No es un juicio de valor, señor Borrell

En una entrevista publicada ayer domingo en El País, el ministro de Asuntos Exteriores, Josep Borrell, respondía a la pregunta acerca de su opinión sobre la decisión adoptada por el Tribunal Superior de Schleswig-Holstein respecto de la euroorden cursada en su día por el Juez Pablo Llarena, que por supuesto que acataba la decisión, pero reivindicaba al mismo tiempo su derecho a decir que no estaba de acuerdo con ella y a expresar su crítica.

Obviamente no hay nada que objetar a dicha respuesta. Las resoluciones judiciales en cuanto actos de un poder del Estado pueden y deben ser criticadas. Todas. Sean del país que sean.

Ahora bien, la crítica tiene que ser una crítica que atienda a lo que la decisión judicial dice, sin leerla de manera fragmentada y parcial. La crítica tiene que ser honesta, sin desvirtuar la fundamentación jurídica en la que descansa la decisión.

Esto ese lo que, en mi opinión, el señor Borrell no hace. Para el ministro, el tribunal alemán no motiva jurídicamente su decisión, sino que la hace descansar en un “juicio de valor”. Reconoce que hubo violencia, pero no la violencia necesaria para que la conducta de Carles Puigdemont pudiera ser calificada como constitutiva del delito de rebelión. Esa es la argumentación del tribunal, según el ministro.

Una de dos: o el señor Borrell no ha leído la decisión en su integridad o la ha leído, pero no la ha entendido. El argumento central del tribunal alemán es el de que la calificación que hace el Juez Instructor del delito de rebelión en sus autos, confirmados por el Tribunal Supremo, es radicalmente incompatible con la democracia como forma política. En la actuación del juez instructor y de la Sala de Apelaciones hay un atentado contra la democracia tal como es entendida esta forma política en el “espacio jurídico común de la Unión Europea”.

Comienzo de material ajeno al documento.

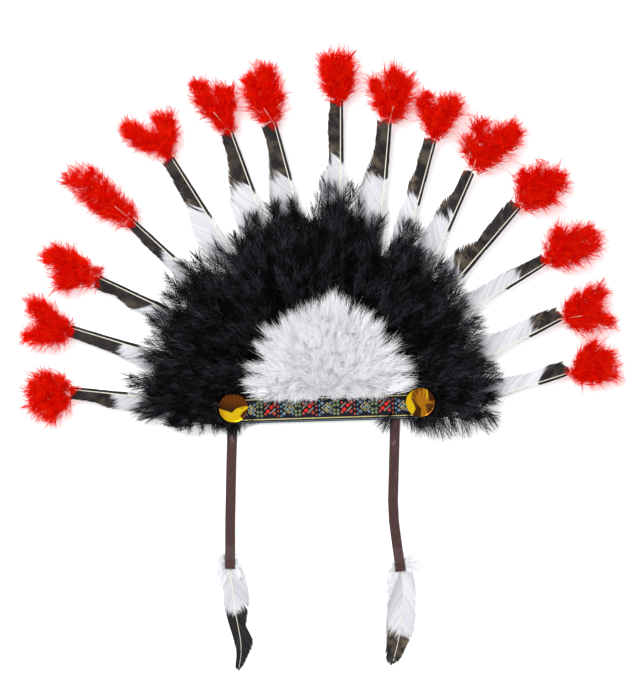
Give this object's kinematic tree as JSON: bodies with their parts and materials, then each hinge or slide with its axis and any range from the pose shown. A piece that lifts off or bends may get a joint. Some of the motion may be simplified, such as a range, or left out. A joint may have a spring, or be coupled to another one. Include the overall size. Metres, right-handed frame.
{
  "type": "feathered headdress",
  "caption": "Fan of banded feathers with red down tips over black and white marabou, on a woven ribbon band with gold discs and feather-tipped straps, lying flat.",
  "frame": {"origin": "under the middle of the ribbon band, on the felt's flat back", "axes": "+X along the band to the viewer's right, +Y from the band towards the feather tips, +Z away from the surface it lies on, out of its front"},
  "size_m": [0.5934, 0.6189, 0.0433],
  "materials": {
    "felt": "matt black felt",
    "ribbon": "woven jacquard with flowers and gold lines on dark blue",
    "disc": "amber mirror",
    "strap": "satin brown leatherette",
    "vane": "feather, white with mottled brown-black ends and a cream shaft",
    "red_down": "dyed marabou down",
    "white_down": "marabou down",
    "black_down": "dyed marabou down"
  },
  "bodies": {
    "root": {"felt_backing": "felt", "ribbon_band": "ribbon", "disc_left": "disc", "disc_right": "disc", "white_marabou_centre": "white_down", "black_marabou_ruff": "black_down", "long_feather_01": "vane", "long_feather_02": "vane", "long_feather_03": "vane", "long_feather_04": "vane", "long_feather_05": "vane", "long_feather_06": "vane", "long_feather_07": "vane", "long_feather_08": "vane", "long_feather_09": "vane", "long_feather_10": "vane", "long_feather_11": "vane", "long_feather_12": "vane", "long_feather_13": "vane", "long_feather_14": "vane", "long_feather_15": "vane", "tip_tuft_01": "red_down", "tip_tuft_02": "red_down", "tip_tuft_03": "red_down", "tip_tuft_04": "red_down", "tip_tuft_05": "red_down", "tip_tuft_06": "red_down", "tip_tuft_07": "red_down", "tip_tuft_08": "red_down", "tip_tuft_09": "red_down", "tip_tuft_10": "red_down", "tip_tuft_11": "red_down", "tip_tuft_12": "red_down", "tip_tuft_13": "red_down", "tip_tuft_14": "red_down", "tip_tuft_15": "red_down", "strap_left": "strap", "strap_right": "strap", "strap_feather_left": "vane", "strap_feather_right": "vane"}
  },
  "joints": []
}
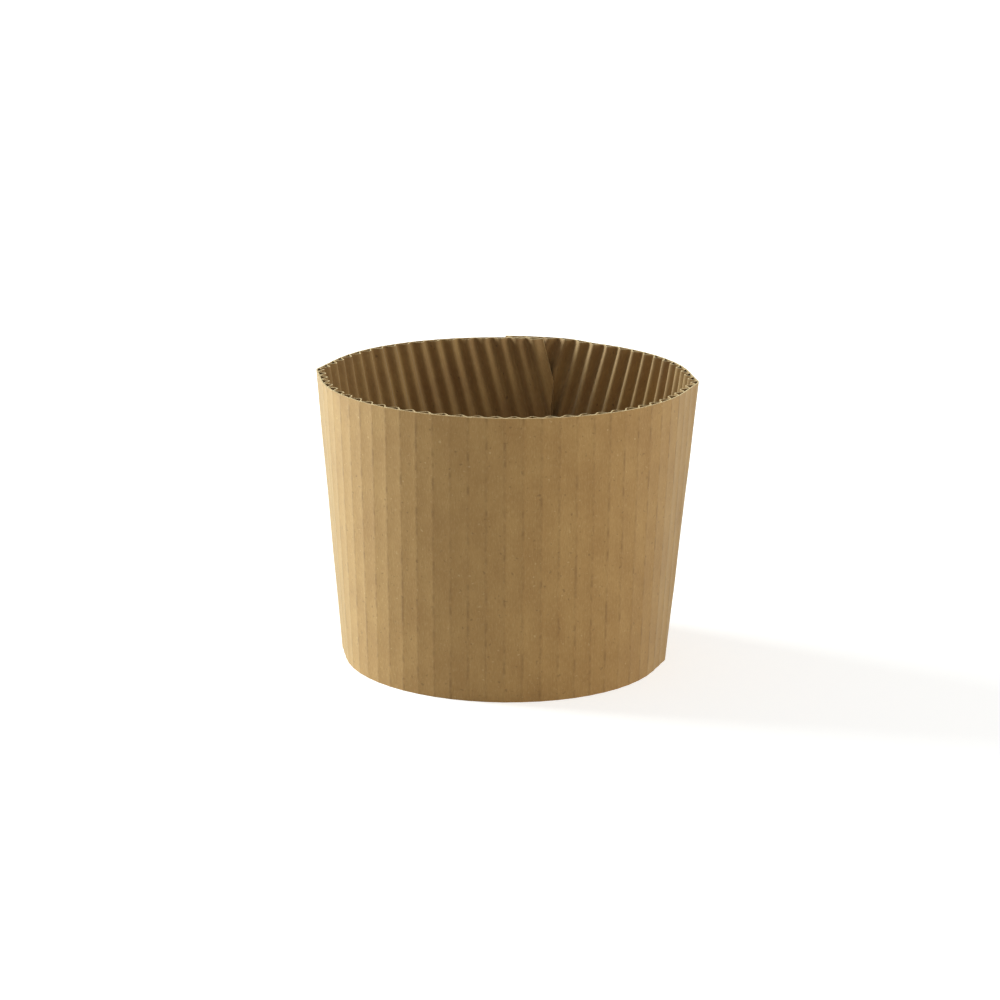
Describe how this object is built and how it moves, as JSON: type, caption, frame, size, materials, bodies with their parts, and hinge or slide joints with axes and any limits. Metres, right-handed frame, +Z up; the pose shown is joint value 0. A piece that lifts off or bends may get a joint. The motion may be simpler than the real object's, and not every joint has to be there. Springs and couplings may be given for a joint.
{
  "type": "coffee cup sleeve",
  "caption": "Tapered band of single-face corrugated kraft board with a fold at each side and a glued lap at the back; slips over a paper cup.",
  "frame": {"origin": "in the plane of the lower edge, midway between the front and the lap at the back, and midway between the folds", "axes": "+Z up along the sleeve towards its wider mouth; -Y is the front; X runs from fold to fold; the glued lap is on +Y"},
  "size_m": [0.0868, 0.0862, 0.0654],
  "materials": {
    "kraft_board": "matte"
  },
  "bodies": {
    "root": {"sleeve": "kraft_board"}
  },
  "joints": []
}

No se trata de un poquito más o un poquito menos de violencia, sino de que la calificación del delito de rebelión por el juez instructor y la Sala de Apelaciones del Tribunal Supremo imposibilita el ejercicio de derechos fundamentales, como los derechos de reunión y manifestación, sin los cuales no es reconocible la democracia en la Europa del siglo XXI. Esta es la razón de fondo en la que, desde el primer momento el Tribunal Superior de Schleswig-Holstein fundamentó la decisión de no atender la euroorden en los términos en que había sido formulada. Por eso no tuvo la más mínima duda en rechazarla inmediatamente después de recibirla. No es un argumento de tipo procesal, sino sustantivo. No se puede dar luz verde a un atentado a la democracia. Y eso es lo que salta a la vista de manera inmediata con la lectura de los autos del juez Llarrena.

La actuación tanto de la Audiencia Nacional como del Tribunal Supremo en la persecución penal del nacionalismo catalán está siendo disparatada, constitucionalmente disparatada, con múltiples vulneraciones de derechos fundamentales, a los que ya he hecho referencia en artículos anteriores: el derecho al juez ordinario predeterminado por la ley, el derecho a la doble instancia, el derecho de sufragio activo y pasivo en el proceso de investidura del president de la Generalitat, el derecho a la legalidad penal, el derecho a la libertad personal, ya que hay varios políticos nacionalistas que están en prisión por un delito imaginario y, además, por la decisión de un juez que no debía estar entendiendo de su conducta. Constitucionalmente es terrible lo que se está haciendo.

Con su decisión de esta pasada semana, el Tribunal Superior de Schleswig-Holstein le ha hecho un favor a la democracia española en general y al Tribunal Supremo en particular. Si no le hubiera impedido juzgar a Carles Puigdemont y, como consecuencia de ello, a todos los demás querellados, por el delito de rebelión, la sentencia final de la justicia europea sería demoledora para el prestigio de la justicia española. Gracias al Tribunal alemán el Tribunal Supremo se va a librar de hacer el ridículo urbi et orbi.

Hay que reflexionar antes de hablar de lo que no se sabe. Obviamente, el señor Borrell tiene derecho a decir lo que le parezca oportuno. El derecho al disparate es uno de los derechos fundamentales. Pero el disparate no deja de ser disparate porque se tenga derecho a decirlo. Y un ministro de Asuntos Exteriores debe procurar no decir disparates y menos en un asunto tan delicado como este.